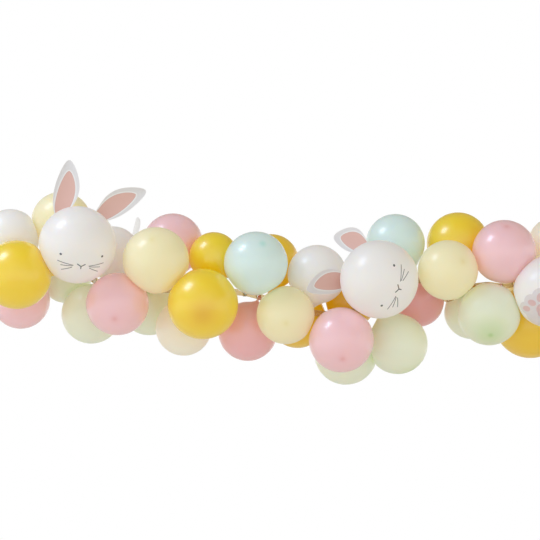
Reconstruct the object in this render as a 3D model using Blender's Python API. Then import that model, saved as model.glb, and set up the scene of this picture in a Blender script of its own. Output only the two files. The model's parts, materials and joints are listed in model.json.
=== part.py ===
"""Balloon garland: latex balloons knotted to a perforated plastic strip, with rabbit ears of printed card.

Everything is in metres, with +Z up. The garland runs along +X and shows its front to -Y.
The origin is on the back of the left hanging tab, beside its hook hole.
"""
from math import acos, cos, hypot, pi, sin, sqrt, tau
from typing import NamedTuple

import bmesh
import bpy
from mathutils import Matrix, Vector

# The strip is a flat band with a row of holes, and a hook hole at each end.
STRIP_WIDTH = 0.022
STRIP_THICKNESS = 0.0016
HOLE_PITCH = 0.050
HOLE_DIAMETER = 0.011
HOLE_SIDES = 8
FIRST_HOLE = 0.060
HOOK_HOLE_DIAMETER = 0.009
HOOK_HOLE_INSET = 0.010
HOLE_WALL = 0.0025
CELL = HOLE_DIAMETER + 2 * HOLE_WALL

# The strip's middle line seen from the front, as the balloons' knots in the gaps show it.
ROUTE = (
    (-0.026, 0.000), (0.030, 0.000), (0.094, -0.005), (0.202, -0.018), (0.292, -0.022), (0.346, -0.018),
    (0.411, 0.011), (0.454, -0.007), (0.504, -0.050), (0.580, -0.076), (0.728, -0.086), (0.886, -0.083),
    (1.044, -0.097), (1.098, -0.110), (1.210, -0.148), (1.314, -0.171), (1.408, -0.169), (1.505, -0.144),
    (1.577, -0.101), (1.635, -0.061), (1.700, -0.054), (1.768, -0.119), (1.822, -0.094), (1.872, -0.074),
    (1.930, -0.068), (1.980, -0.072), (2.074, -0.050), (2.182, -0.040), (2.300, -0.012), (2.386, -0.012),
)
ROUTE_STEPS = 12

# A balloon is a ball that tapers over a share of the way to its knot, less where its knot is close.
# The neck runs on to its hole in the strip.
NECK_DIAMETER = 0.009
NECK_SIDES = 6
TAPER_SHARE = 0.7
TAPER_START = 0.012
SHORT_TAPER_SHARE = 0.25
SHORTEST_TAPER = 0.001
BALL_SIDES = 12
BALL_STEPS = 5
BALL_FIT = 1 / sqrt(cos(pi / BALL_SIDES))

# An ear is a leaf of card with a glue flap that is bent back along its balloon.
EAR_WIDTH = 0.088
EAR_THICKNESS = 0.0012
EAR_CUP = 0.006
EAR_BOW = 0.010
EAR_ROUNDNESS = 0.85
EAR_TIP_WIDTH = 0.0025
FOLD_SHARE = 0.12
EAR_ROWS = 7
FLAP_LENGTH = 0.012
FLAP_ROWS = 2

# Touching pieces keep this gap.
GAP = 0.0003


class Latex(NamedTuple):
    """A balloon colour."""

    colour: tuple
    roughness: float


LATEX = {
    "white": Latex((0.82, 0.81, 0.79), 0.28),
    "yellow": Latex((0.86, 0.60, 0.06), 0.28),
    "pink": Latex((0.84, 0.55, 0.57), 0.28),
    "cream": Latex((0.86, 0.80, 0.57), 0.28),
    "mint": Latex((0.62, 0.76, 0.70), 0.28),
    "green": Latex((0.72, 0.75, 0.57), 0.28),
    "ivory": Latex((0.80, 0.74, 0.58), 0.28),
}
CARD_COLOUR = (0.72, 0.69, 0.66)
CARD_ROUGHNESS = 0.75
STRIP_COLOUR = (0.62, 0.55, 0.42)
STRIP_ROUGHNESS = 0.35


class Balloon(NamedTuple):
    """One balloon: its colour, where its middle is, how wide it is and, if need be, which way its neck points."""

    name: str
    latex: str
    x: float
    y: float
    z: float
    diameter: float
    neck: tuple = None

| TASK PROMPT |
Copy out the whole listing exactly; please set it all down.

| OUTPUT FOR THIS EXERCISE |
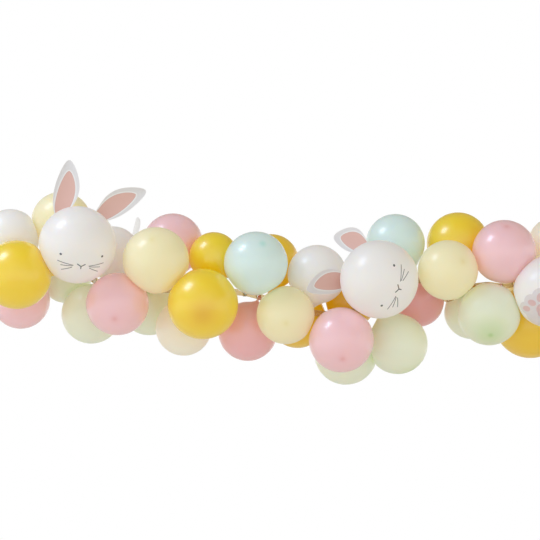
Reconstruct the object in this render as a 3D model using Blender's Python API. Then import that model, saved as model.glb, and set up the scene of this picture in a Blender script of its own. Output only the two files. The model's parts, materials and joints are listed in model.json.
=== part.py ===
"""Balloon garland: latex balloons knotted to a perforated plastic strip, with rabbit ears of printed card.

Everything is in metres, with +Z up. The garland runs along +X and shows its front to -Y.
The origin is on the back of the left hanging tab, beside its hook hole.
"""
from math import acos, cos, hypot, pi, sin, sqrt, tau
from typing import NamedTuple

import bmesh
import bpy
from mathutils import Matrix, Vector

# The strip is a flat band with a row of holes, and a hook hole at each end.
STRIP_WIDTH = 0.022
STRIP_THICKNESS = 0.0016
HOLE_PITCH = 0.050
HOLE_DIAMETER = 0.011
HOLE_SIDES = 8
FIRST_HOLE = 0.060
HOOK_HOLE_DIAMETER = 0.009
HOOK_HOLE_INSET = 0.010
HOLE_WALL = 0.0025
CELL = HOLE_DIAMETER + 2 * HOLE_WALL

# The strip's middle line seen from the front, as the balloons' knots in the gaps show it.
ROUTE = (
    (-0.026, 0.000), (0.030, 0.000), (0.094, -0.005), (0.202, -0.018), (0.292, -0.022), (0.346, -0.018),
    (0.411, 0.011), (0.454, -0.007), (0.504, -0.050), (0.580, -0.076), (0.728, -0.086), (0.886, -0.083),
    (1.044, -0.097), (1.098, -0.110), (1.210, -0.148), (1.314, -0.171), (1.408, -0.169), (1.505, -0.144),
    (1.577, -0.101), (1.635, -0.061), (1.700, -0.054), (1.768, -0.119), (1.822, -0.094), (1.872, -0.074),
    (1.930, -0.068), (1.980, -0.072), (2.074, -0.050), (2.182, -0.040), (2.300, -0.012), (2.386, -0.012),
)
ROUTE_STEPS = 12

# A balloon is a ball that tapers over a share of the way to its knot, less where its knot is close.
# The neck runs on to its hole in the strip.
NECK_DIAMETER = 0.009
NECK_SIDES = 6
TAPER_SHARE = 0.7
TAPER_START = 0.012
SHORT_TAPER_SHARE = 0.25
SHORTEST_TAPER = 0.001
BALL_SIDES = 12
BALL_STEPS = 5
BALL_FIT = 1 / sqrt(cos(pi / BALL_SIDES))

# An ear is a leaf of card with a glue flap that is bent back along its balloon.
EAR_WIDTH = 0.088
EAR_THICKNESS = 0.0012
EAR_CUP = 0.006
EAR_BOW = 0.010
EAR_ROUNDNESS = 0.85
EAR_TIP_WIDTH = 0.0025
FOLD_SHARE = 0.12
EAR_ROWS = 7
FLAP_LENGTH = 0.012
FLAP_ROWS = 2

# Touching pieces keep this gap.
GAP = 0.0003


class Latex(NamedTuple):
    """A balloon colour."""

    colour: tuple
    roughness: float


LATEX = {
    "white": Latex((0.82, 0.81, 0.79), 0.28),
    "yellow": Latex((0.86, 0.60, 0.06), 0.28),
    "pink": Latex((0.84, 0.55, 0.57), 0.28),
    "cream": Latex((0.86, 0.80, 0.57), 0.28),
    "mint": Latex((0.62, 0.76, 0.70), 0.28),
    "green": Latex((0.72, 0.75, 0.57), 0.28),
    "ivory": Latex((0.80, 0.74, 0.58), 0.28),
}
CARD_COLOUR = (0.72, 0.69, 0.66)
CARD_ROUGHNESS = 0.75
STRIP_COLOUR = (0.62, 0.55, 0.42)
STRIP_ROUGHNESS = 0.35


class Balloon(NamedTuple):
    """One balloon: its colour, where its middle is, how wide it is and, if need be, which way its neck points."""

    name: str
    latex: str
    x: float
    y: float
    z: float
    diameter: float
    neck: tuple = None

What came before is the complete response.